Data supplied
####################

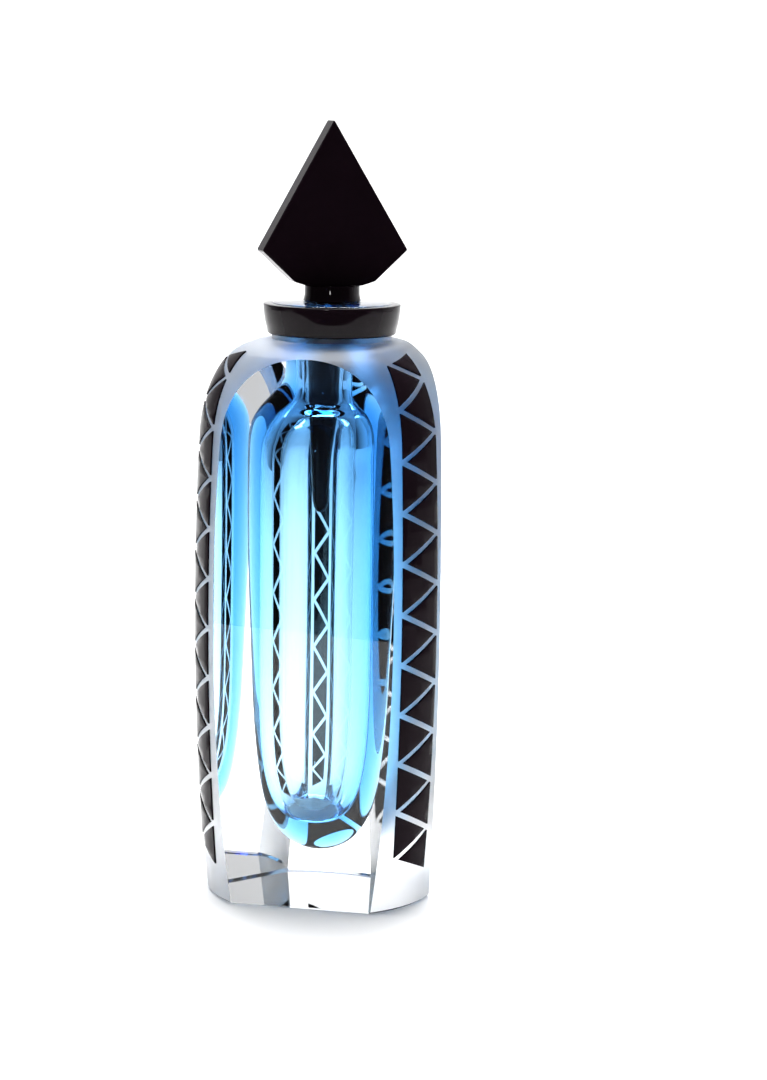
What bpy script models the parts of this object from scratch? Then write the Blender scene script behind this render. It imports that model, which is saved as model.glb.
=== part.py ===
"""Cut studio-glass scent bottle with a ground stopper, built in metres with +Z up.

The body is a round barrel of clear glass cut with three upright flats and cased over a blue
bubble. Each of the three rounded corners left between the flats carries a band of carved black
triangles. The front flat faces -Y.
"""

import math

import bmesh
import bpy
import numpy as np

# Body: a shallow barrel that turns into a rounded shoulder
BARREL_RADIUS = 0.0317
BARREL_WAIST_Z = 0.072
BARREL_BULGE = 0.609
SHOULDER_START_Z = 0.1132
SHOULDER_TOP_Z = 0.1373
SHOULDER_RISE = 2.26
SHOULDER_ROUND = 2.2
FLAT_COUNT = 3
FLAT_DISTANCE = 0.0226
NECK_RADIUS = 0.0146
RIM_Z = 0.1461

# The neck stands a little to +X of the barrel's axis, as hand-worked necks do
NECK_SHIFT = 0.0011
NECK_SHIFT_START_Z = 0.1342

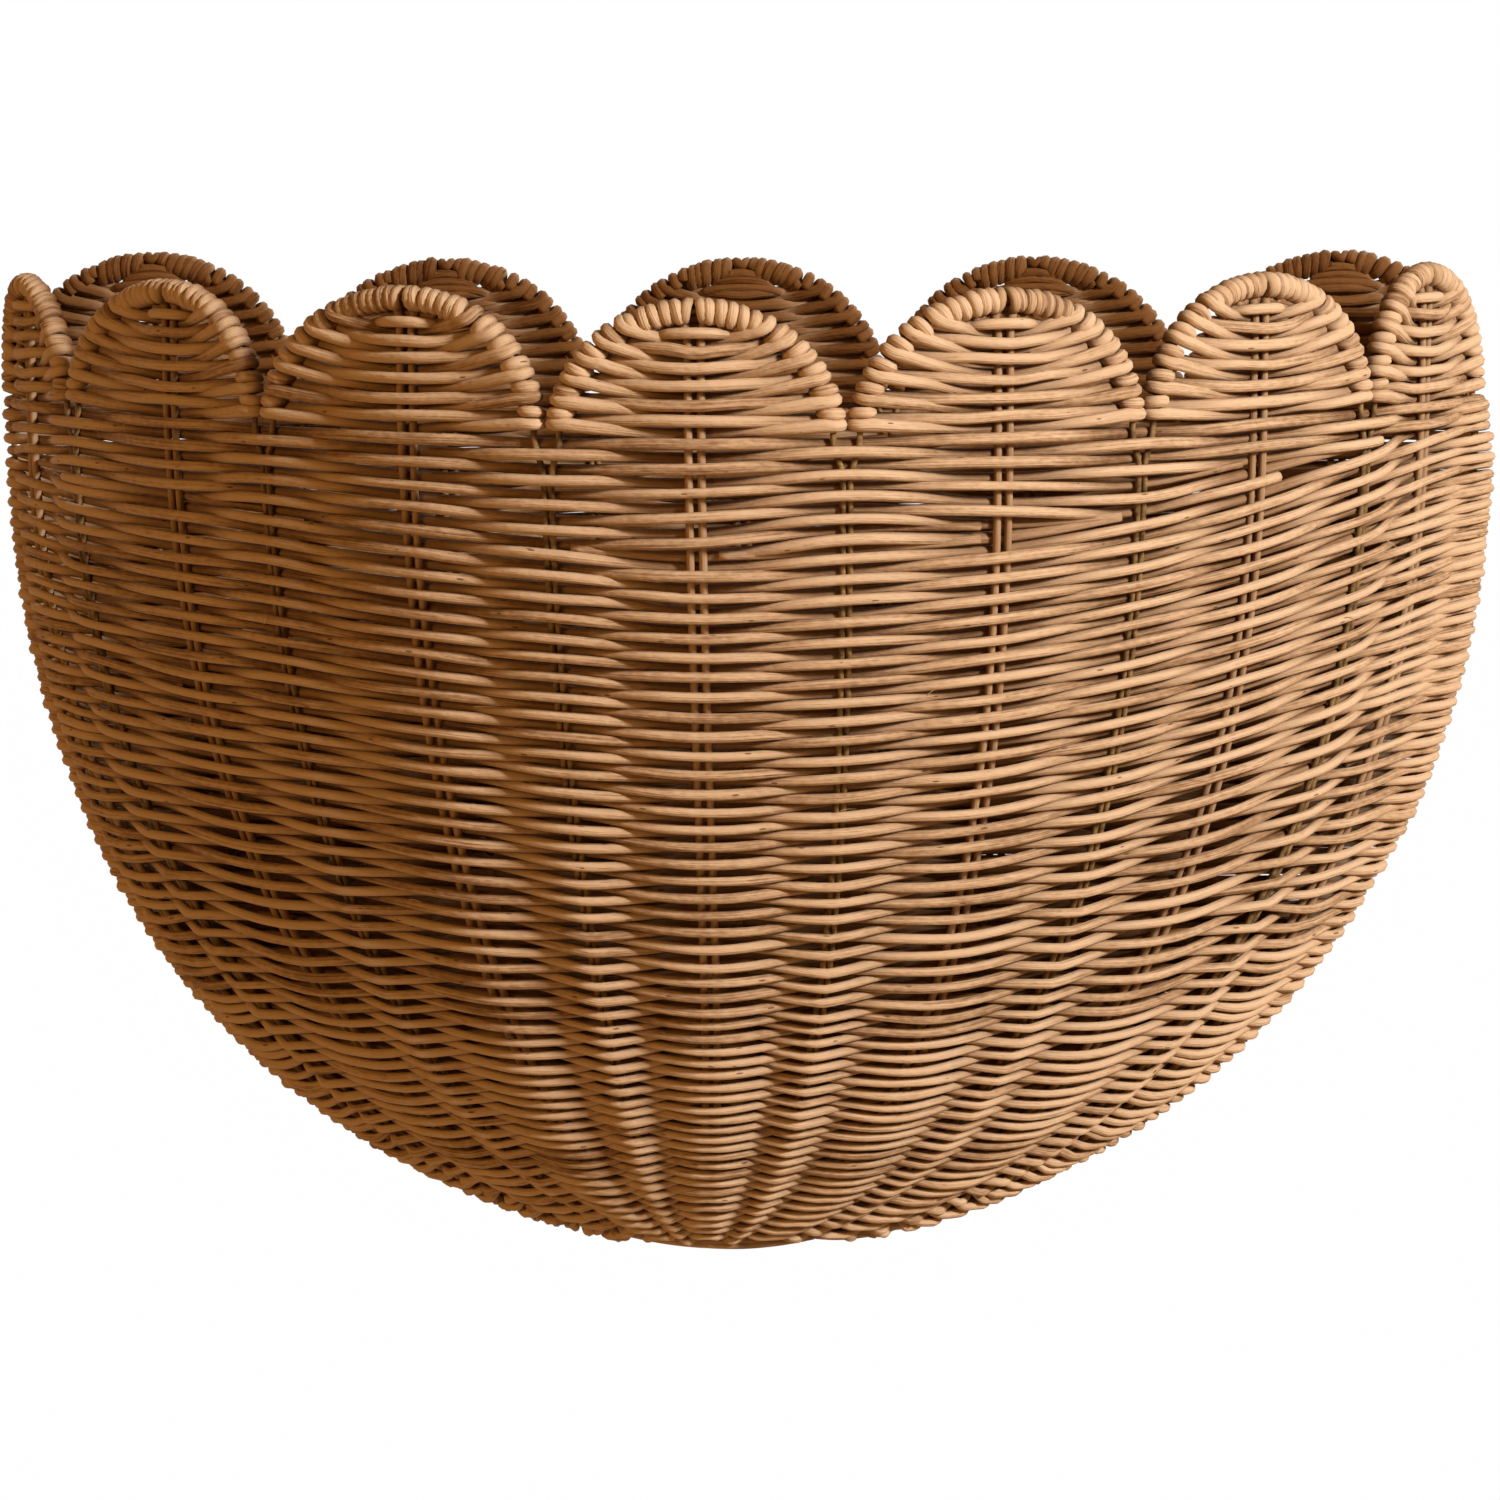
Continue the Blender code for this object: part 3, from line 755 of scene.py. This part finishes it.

####################

Given exercise
Write every line of the material above again, exactly.

Final answer
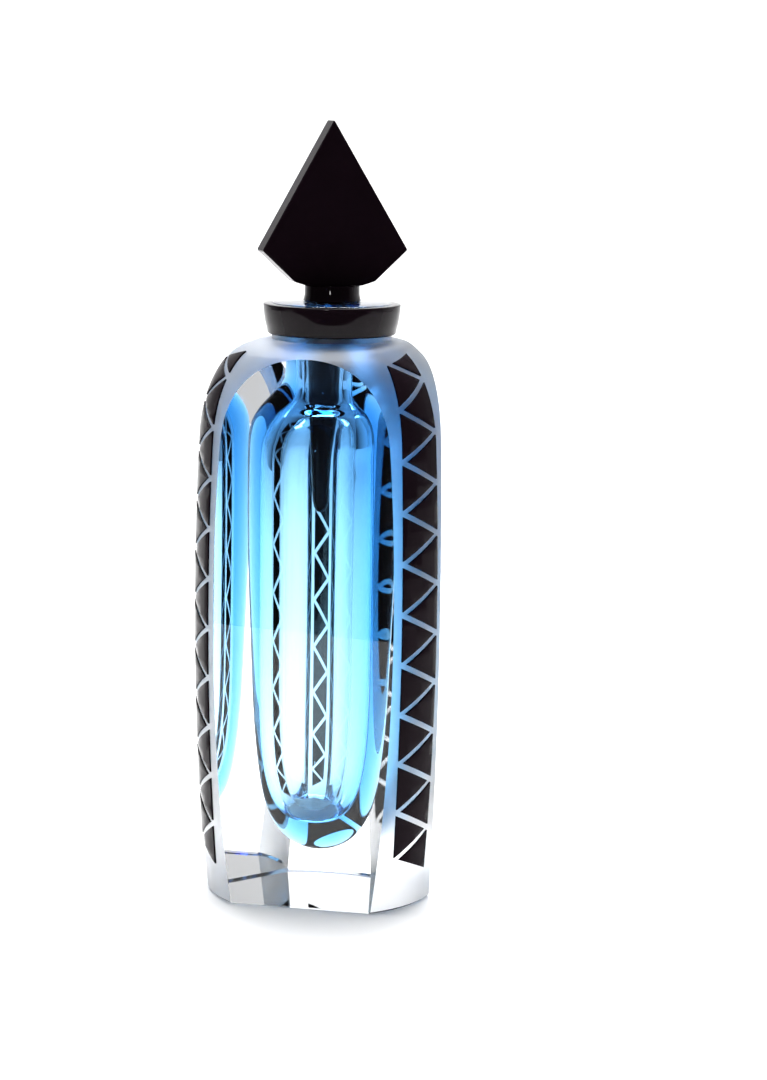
What bpy script models the parts of this object from scratch? Then write the Blender scene script behind this render. It imports that model, which is saved as model.glb.
=== part.py ===
"""Cut studio-glass scent bottle with a ground stopper, built in metres with +Z up.

The body is a round barrel of clear glass cut with three upright flats and cased over a blue
bubble. Each of the three rounded corners left between the flats carries a band of carved black
triangles. The front flat faces -Y.
"""

import math

import bmesh
import bpy
import numpy as np

# Body: a shallow barrel that turns into a rounded shoulder
BARREL_RADIUS = 0.0317
BARREL_WAIST_Z = 0.072
BARREL_BULGE = 0.609
SHOULDER_START_Z = 0.1132
SHOULDER_TOP_Z = 0.1373
SHOULDER_RISE = 2.26
SHOULDER_ROUND = 2.2
FLAT_COUNT = 3
FLAT_DISTANCE = 0.0226
NECK_RADIUS = 0.0146
RIM_Z = 0.1461

# The neck stands a little to +X of the barrel's axis, as hand-worked necks do
NECK_SHIFT = 0.0011
NECK_SHIFT_START_Z = 0.1342

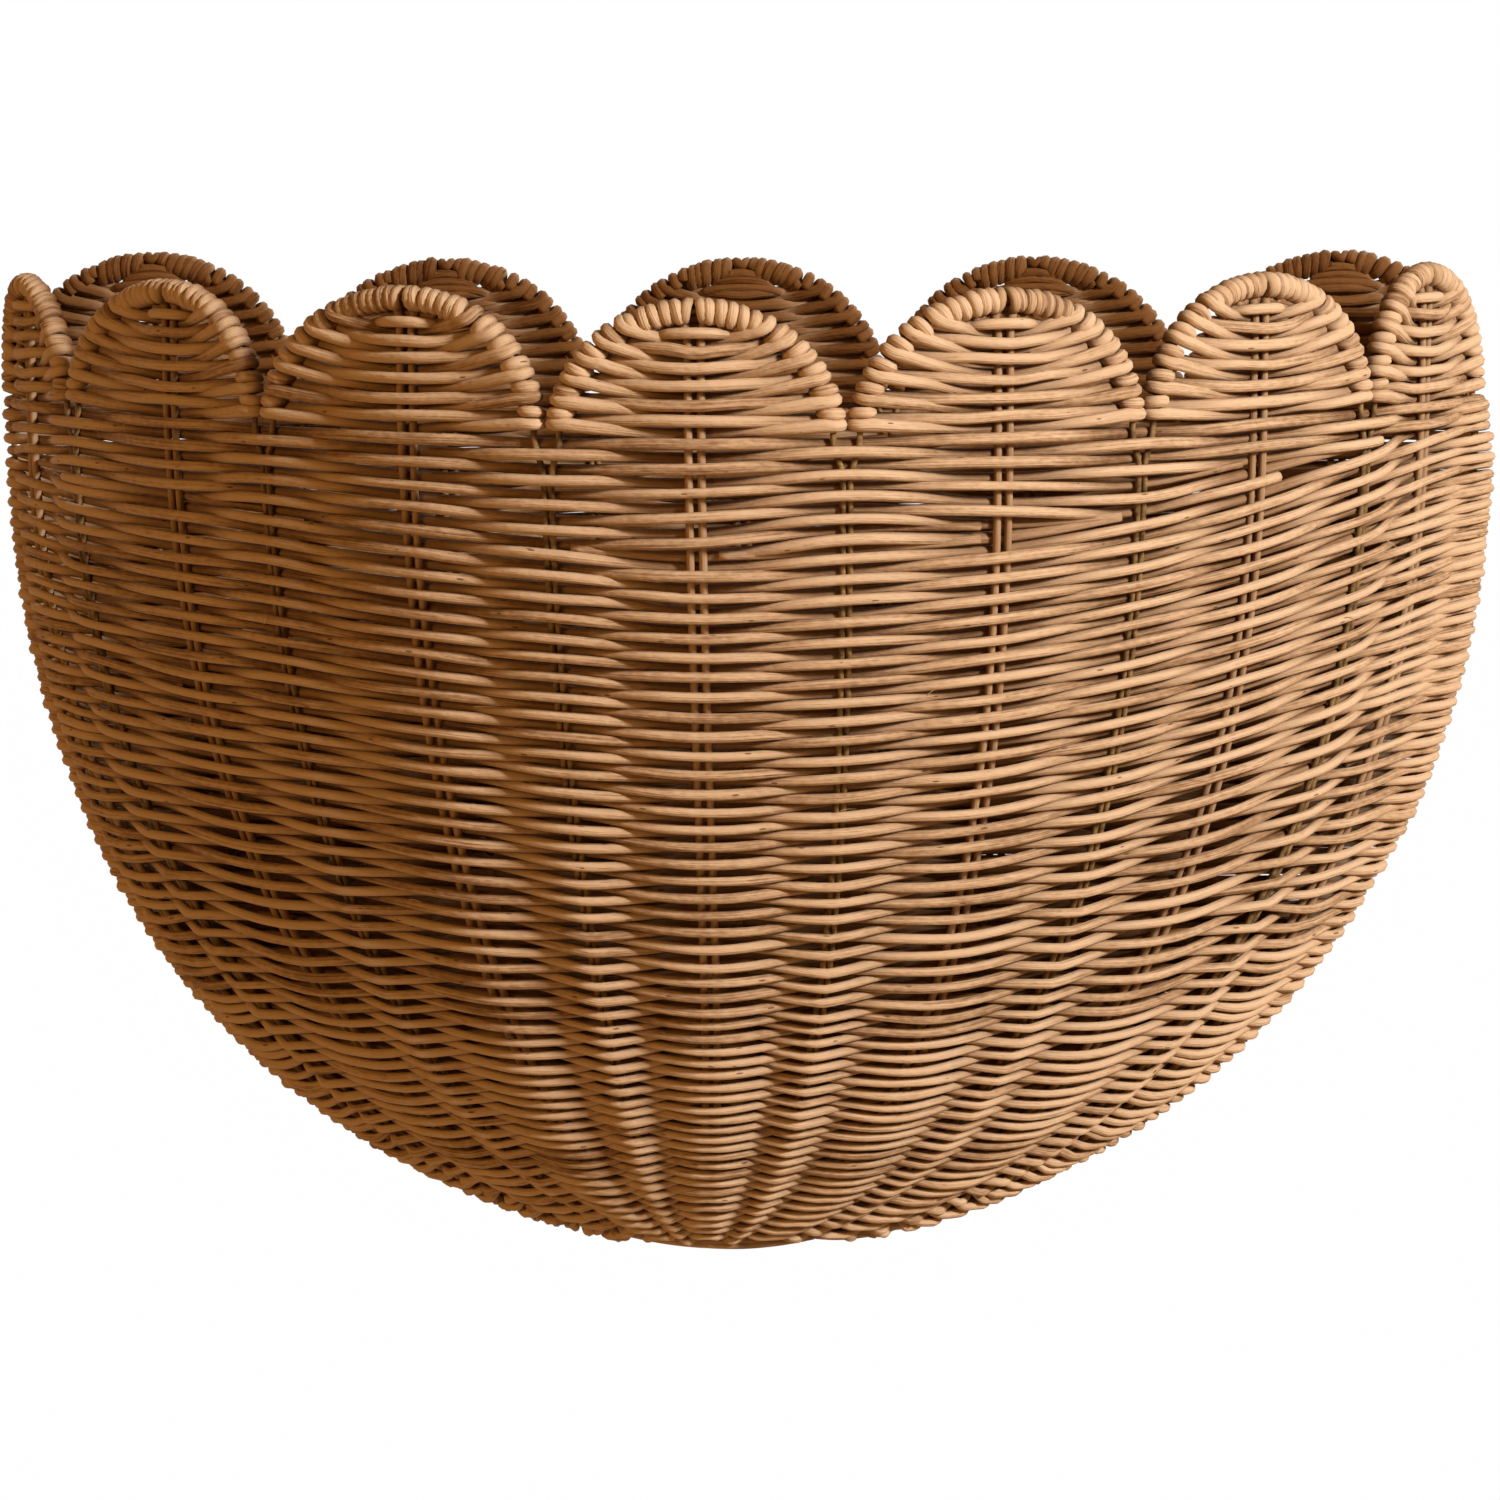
Continue the Blender code for this object: part 3, from line 755 of scene.py. This part finishes it.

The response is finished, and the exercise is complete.